Nunn has recently called attention to the urgency of the situation in Afghanistan and Obama has reflected these comments in his visit to the Middle East. Time magazine has already picked up on the new zeitgeist and on its cover this week calls the deployment in Afghanistan, “the right war.” It was announced recently that Nunn has been selected by Obama as a senior advisor on foreign policy. Nunn is almost certain to hold a foreign policy position in an Obama administration.
This is a good beginning at a contentious turning with high gas prices, amorphous economic woes, wonderful David Attenborough nature videos on PBS and urgent voices assuring us that the end is imminent; voices like Carl Sagan’s and Paul R. Ehrlich’s, whose professorial and earnest tome, The Population Bomb, assured us in the 1970s with all scientific credibility that we would certainly be long dead by now. This world today is much like that world of the later 1970s.
But back then things began again with Ronald Reagan. And things really got moving with the publication of a few books like Ezra Vogel’s Japan as Number One and Robert Christopher’s The Japanese Mind. America suddenly realized we had two oceans, one on each side, and the countries on the other side of the Pacific were rich and creative and getter better at what we did and in what we thought only we could do.
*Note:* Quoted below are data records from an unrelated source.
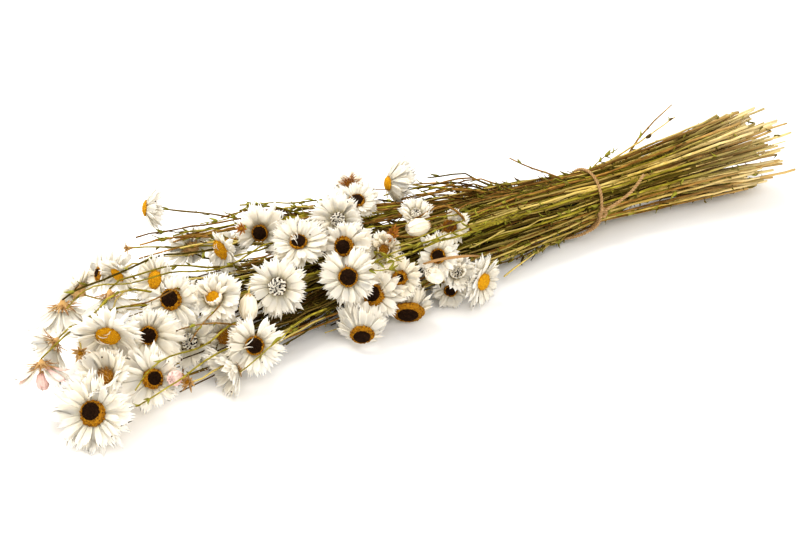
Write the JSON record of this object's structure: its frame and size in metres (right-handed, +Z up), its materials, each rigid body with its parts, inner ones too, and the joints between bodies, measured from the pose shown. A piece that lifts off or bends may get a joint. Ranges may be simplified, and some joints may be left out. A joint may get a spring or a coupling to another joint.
{
  "type": "bunch of daisies",
  "caption": "Dried bunch of white paper daisies with dark brown and yellow discs, long cut stems tied with brown twine, laid down on a surface.",
  "frame": {"origin": "on the surface that the bunch lies on, under the middle of its bounding box", "axes": "+X along the bunch from the flower heads to the cut ends of the stems, +Z up"},
  "size_m": [0.5795, 0.1709, 0.0681],
  "materials": {
    "petals": "matte",
    "dark_disc": "matte",
    "yellow_disc": "matte",
    "stems": "matte",
    "twine": "matte"
  },
  "bodies": {
    "root": {"daisy_01_08": "petals", "daisy_02": "petals", "daisy_03": "petals", "daisy_04": "petals", "daisy_05": "petals", "daisy_06_07": "petals", "daisy_09": "petals", "daisy_10": "petals", "daisy_11": "petals", "daisy_13": "petals", "daisy_14_15": "petals", "daisy_18": "petals", "daisy_19": "petals", "daisy_20": "petals", "daisy_22": "petals", "daisy_23": "petals", "daisy_24_25": "petals", "daisy_26_27": "petals", "daisy_28_29": "petals", "daisy_30": "petals", "daisy_31": "petals", "daisy_32": "petals", "daisy_33": "petals", "daisy_34": "petals", "daisy_35_39": "petals", "daisy_36": "petals", "daisy_37": "petals", "daisy_38": "petals", "daisy_40_41": "petals", "daisy_42": "petals", "daisy_43": "petals", "daisy_44_45": "petals", "daisy_46": "petals", "daisy_47": "petals", "daisy_49": "petals", "daisy_51_52": "petals", "daisy_53_54": "petals", "daisy_55_56_57": "petals", "disc_01": "dark_disc", "disc_02": "yellow_disc", "disc_03": "dark_disc", "disc_04": "dark_disc", "disc_05": "yellow_disc", "disc_06": "dark_disc", "disc_19": "dark_disc", "disc_22": "yellow_disc", "disc_23": "dark_disc", "disc_26": "dark_disc", "disc_31": "dark_disc", "disc_33": "dark_disc", "disc_34": "dark_disc", "disc_35": "dark_disc", "disc_36": "dark_disc", "disc_37": "yellow_disc", "disc_38": "dark_disc", "disc_42": "dark_disc", "disc_43": "dark_disc", "disc_47": "yellow_disc", "stems_and_leaves": "stems", "twine_tie": "twine"}
  },
  "joints": []
}
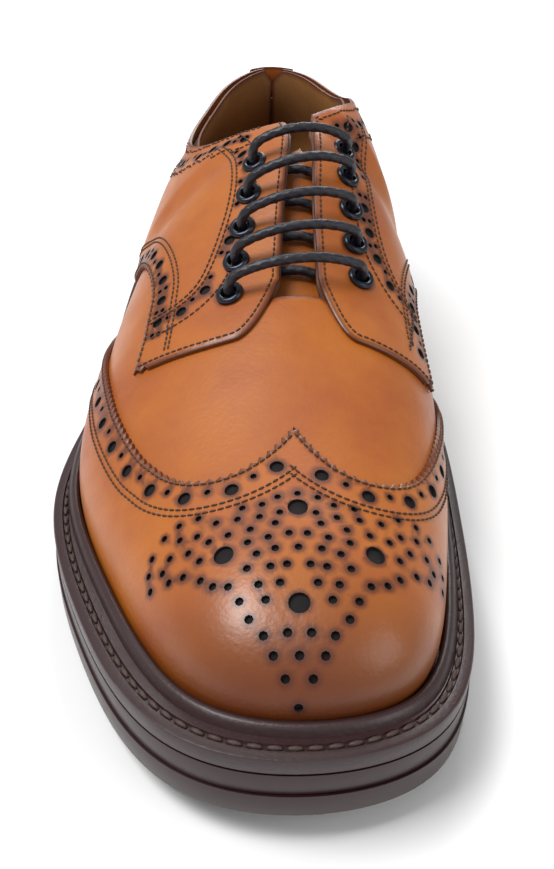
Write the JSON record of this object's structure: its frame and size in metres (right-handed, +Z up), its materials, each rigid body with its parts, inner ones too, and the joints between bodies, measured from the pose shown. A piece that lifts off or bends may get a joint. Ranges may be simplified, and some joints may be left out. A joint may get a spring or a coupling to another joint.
{
  "type": "laced leather shoe",
  "caption": "Right-foot tan leather brogue shoe with open lacing, a pierced wing cap, a storm welt, a double sole and a stacked heel.",
  "frame": {"origin": "on the ground under the middle of the outsole's bounding box", "axes": "+Z up, +Y towards the heel, -Y towards the toe, +X towards the foot's inner side"},
  "size_m": [0.1139, 0.306, 0.0991],
  "materials": {
    "upper_leather": "satin",
    "lining_leather": "matte",
    "sole_edge": "satin",
    "welt_leather": "satin",
    "heel_rubber": "matte",
    "nail_brass": "satin",
    "eyelet_metal": "satin",
    "lace_cotton": "matte",
    "aglet_plastic": "gloss",
    "shank_steel": "brushed",
    "cork": "matte",
    "stiffener_board": "matte",
    "insole_leather": "matte"
  },
  "bodies": {
    "shoe": {"back_strip": "upper_leather", "cork_filler": "cork", "eyelet_inner_1": "eyelet_metal", "eyelet_inner_2": "eyelet_metal", "eyelet_inner_3": "eyelet_metal", "eyelet_inner_4": "eyelet_metal", "eyelet_inner_5": "eyelet_metal", "eyelet_outer_1": "eyelet_metal", "eyelet_outer_2": "eyelet_metal", "eyelet_outer_3": "eyelet_metal", "eyelet_outer_4": "eyelet_metal", "eyelet_outer_5": "eyelet_metal", "heel_counter": "upper_leather", "heel_lift_1": "sole_edge", "heel_lift_2": "sole_edge", "heel_lift_3": "sole_edge", "heel_nail_1": "nail_brass", "heel_nail_2": "nail_brass", "heel_nail_3": "nail_brass", "heel_nail_4": "nail_brass", "heel_nail_5": "nail_brass", "heel_sock": "lining_leather", "heel_stiffener": "stiffener_board", "insole": "insole_leather", "lace": "lace_cotton", "lace_aglet_1": "aglet_plastic", "lace_aglet_2": "aglet_plastic", "midsole": "sole_edge", "outsole": "sole_edge", "quarter_inner": "upper_leather", "quarter_lining_inner": "lining_leather", "quarter_lining_outer": "lining_leather", "quarter_outer": "upper_leather", "seat_filler": "insole_leather", "shank": "shank_steel", "toe_puff": "stiffener_board", "top_piece": "heel_rubber", "vamp": "upper_leather", "vamp_lining": "lining_leather", "welt": "welt_leather", "wing_cap": "upper_leather"},
    "tongue": {"tongue": "upper_leather"}
  },
  "joints": [
    {"name": "tongue_fold", "type": "hinge", "parent": "shoe", "child": "tongue", "pos_m": [0.0085, -0.054, 0.0512], "axis": [1, 0, 0], "range_deg": [-12, 0], "stiffness_Nm_per_rad": 0.05, "springref_deg": 8.59}
  ]
}
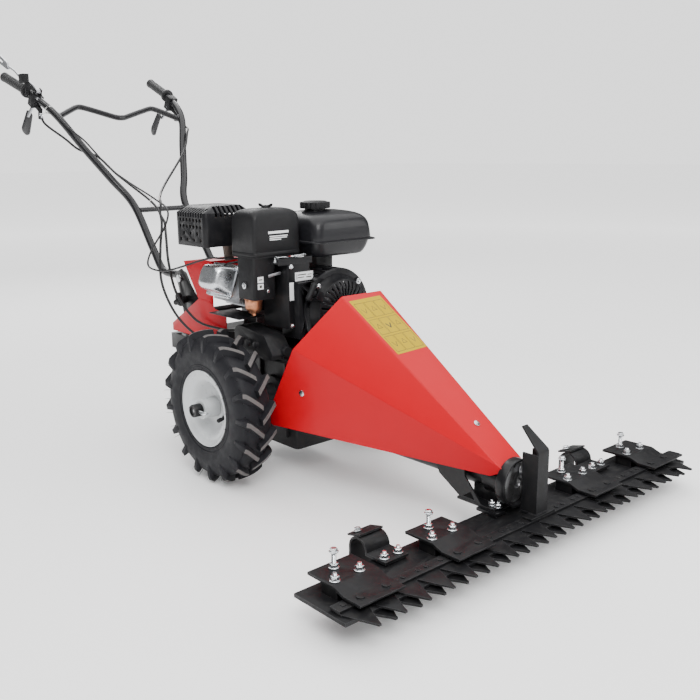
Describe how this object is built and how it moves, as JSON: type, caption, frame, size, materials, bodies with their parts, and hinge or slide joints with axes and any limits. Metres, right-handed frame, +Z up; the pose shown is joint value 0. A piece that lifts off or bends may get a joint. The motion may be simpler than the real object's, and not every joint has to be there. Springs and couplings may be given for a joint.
{
  "type": "walk-behind brush mower",
  "caption": "Walk-behind brush mower: engine over two lugged tyres, sloping front hood, wide reciprocating cutter bar on skids, tubular handlebar with levers.",
  "frame": {"origin": "on the ground, midway along the machine's length, on its mid-plane", "axes": "+X forward, towards the cutter bar; +Y to the operator's left; +Z up"},
  "size_m": [2.2852, 1.246, 1.2477],
  "materials": {
    "frame_black": "satin black powder coat",
    "casting_black": "black paint on cast metal",
    "hood_red": "gloss red powder coat",
    "engine_black": "semi-gloss black paint",
    "tank_black": "gloss black paint",
    "cast_alloy": "as-cast",
    "pressed_alloy": "satin",
    "black_plastic": "moulded, fine texture",
    "exhaust_steel": "heat-tinted",
    "bowl_brass": "dull copper tone",
    "foam": "open foam",
    "belt_rubber": "matt",
    "zinc": "zinc plated",
    "shaft_steel": "turned",
    "bar_black": "black paint, worn edges",
    "rim_white": "gloss white paint",
    "tyre_rubber": "matt with fine sidewall rings",
    "tube_black": "gloss black paint",
    "grip_rubber": "ribbed, matt",
    "lever_grey": "dark grey",
    "lever_silver": "satin",
    "cable_black": "smooth sheath"
  },
  "bodies": {
    "machine": {"chassis_frame": "frame_black", "gearbox_case": "casting_black", "gearbox_lid": "casting_black", "clutch_housing": "casting_black", "shaft_tube": "frame_black", "head_frame": "frame_black", "head_housing": "frame_black", "handle_bracket": "frame_black", "front_hood": "hood_red", "rear_cover": "hood_red", "engine_block": "engine_black", "cylinder_head": "cast_alloy", "valve_cover": "pressed_alloy", "cylinder_shroud": "engine_black", "fan_cover": "engine_black", "recoil_cover": "engine_black", "fuel_tank": "tank_black", "air_filter_cover": "black_plastic", "filter_element": "foam", "filter_base": "black_plastic", "carburettor": "bowl_brass", "muffler": "exhaust_steel", "muffler_guard": "engine_black", "drive_belt": "belt_rubber", "machine_bolts": "zinc", "base_plate": "bar_black", "fixed_teeth": "bar_black", "hold_down_clamps": "bar_black", "skid_shoes": "bar_black", "bar_bolts": "zinc"},
    "wheels": {"axle_shaft": "shaft_steel", "rim_right": "rim_white", "rim_left": "rim_white", "tyre_right": "tyre_rubber", "tyre_left": "tyre_rubber", "hub_pins": "zinc"},
    "crank": {"crankshaft": "shaft_steel", "drive_pulley": "shaft_steel"},
    "input": {"input_shaft": "shaft_steel", "driven_pulley": "shaft_steel"},
    "drive": {"drive_shaft": "shaft_steel", "crank_disc": "shaft_steel"},
    "knife": {"knife_bar": "bar_black", "knife_teeth": "bar_black", "drive_channel": "bar_black"},
    "handlebar": {"handle_tube_right": "tube_black", "handle_tube_left": "tube_black", "cross_braces": "tube_black", "handle_grips": "grip_rubber", "lever_mounts": "black_plastic", "throttle_cable": "cable_black", "clutch_cable": "cable_black", "drive_cable": "cable_black"},
    "clutch_hand_lever": {"clutch_lever": "lever_grey"},
    "drive_hand_lever": {"drive_lever": "lever_grey"},
    "throttle": {"throttle_lever": "lever_silver"},
    "tank_cap": {"fuel_cap": "black_plastic"},
    "starter": {"recoil_handle": "black_plastic"},
    "choke": {"choke_lever": "lever_silver"},
    "knob": {"lock_knob": "black_plastic"}
  },
  "joints": [
    {"name": "axle_spin", "type": "hinge", "parent": "machine", "child": "wheels", "pos_m": [0.19, 0, 0.213], "axis": [0, 1, 0], "continuous": true},
    {"name": "crank_spin", "type": "hinge", "parent": "machine", "child": "crank", "pos_m": [0.19, 0.038, 0.46], "axis": [1, 0, 0], "continuous": true},
    {"name": "drive_spin", "type": "hinge", "parent": "machine", "child": "drive", "pos_m": [0.19, 0, 0.145], "axis": [1, 0, 0], "continuous": true},
    {"name": "input_spin", "type": "hinge", "parent": "machine", "child": "input", "pos_m": [0.19, 0, 0.262], "axis": [1, 0, 0], "continuous": true},
    {"name": "knife_slide", "type": "slide", "parent": "machine", "child": "knife", "axis": [0, 1, 0], "range_m": [-0.047, 0.019]},
    {"name": "handle_tilt", "type": "hinge", "parent": "machine", "child": "handlebar", "pos_m": [-0.255, 0, 0.505], "axis": [0, 1, 0], "range_deg": [-10, 10], "deforming": ["throttle_cable", "clutch_cable", "drive_cable"]},
    {"name": "clutch_lever_pull", "type": "hinge", "parent": "handlebar", "child": "clutch_hand_lever", "pos_m": [-0.91115, -0.269, 1.0679], "axis": [0, 1, 0], "range_deg": [0, 35], "stiffness_Nm_per_rad": 3, "springref_deg": -11.46},
    {"name": "drive_lever_pull", "type": "hinge", "parent": "handlebar", "child": "drive_hand_lever", "pos_m": [-0.91115, 0.269, 1.0679], "axis": [0, 1, 0], "range_deg": [0, 35], "stiffness_Nm_per_rad": 3, "springref_deg": -11.46},
    {"name": "throttle_turn", "type": "hinge", "parent": "handlebar", "child": "throttle", "pos_m": [-0.87419, -0.269, 1.1057], "axis": [0, 1, 0], "range_deg": [0, 35]},
    {"name": "cap_turn", "type": "hinge", "parent": "machine", "child": "tank_cap", "pos_m": [0.242, 0.038, 0.74], "axis": [0, 0, 1], "range_deg": [0, 90]},
    {"name": "starter_pull", "type": "slide", "parent": "machine", "child": "starter", "axis": [0, -0.866, 0.5], "range_m": [0, 0.3], "stiffness_N_per_m": 40, "springref_m": -0.1},
    {"name": "choke_turn", "type": "hinge", "parent": "machine", "child": "choke", "pos_m": [0.2765, -0.122, 0.574], "axis": [1, 0, 0], "range_deg": [-30, 30]},
    {"name": "knob_turn", "type": "hinge", "parent": "machine", "child": "knob", "pos_m": [-0.225, -0.119, 0.44], "axis": [0, 1, 0], "range_deg": [-90, 90]}
  ],
  "couplings": [
    {"joint": "input_spin", "follows": "drive_spin", "ratio": -1.3636}
  ]
}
I hope the young’ns continue to bring forth warrior artists like Heath Ledger. And I hope Obama does look post-partisan as he claimed he would when he showed his enthusiasm for the Kissinger/Nunn principles. Here is a couple he might bring in as well: Winston Lord and Betty Bao Lord, American ambassadors and China hands at the time when the West first fully awakened to China as a rising culture and economy. Because whether we accept it or rebel from it, the century begins next month and not at the Democratic or Republican conventions. It begins on August 6, in China, the opening day of the 2008 Olympics.
The basic staples of life in this ascending world will not be onions and potatoes. They will be mastery and perfection because when it gets to the tipping point, and things always do, they will be the tools we need to survive and to flourish.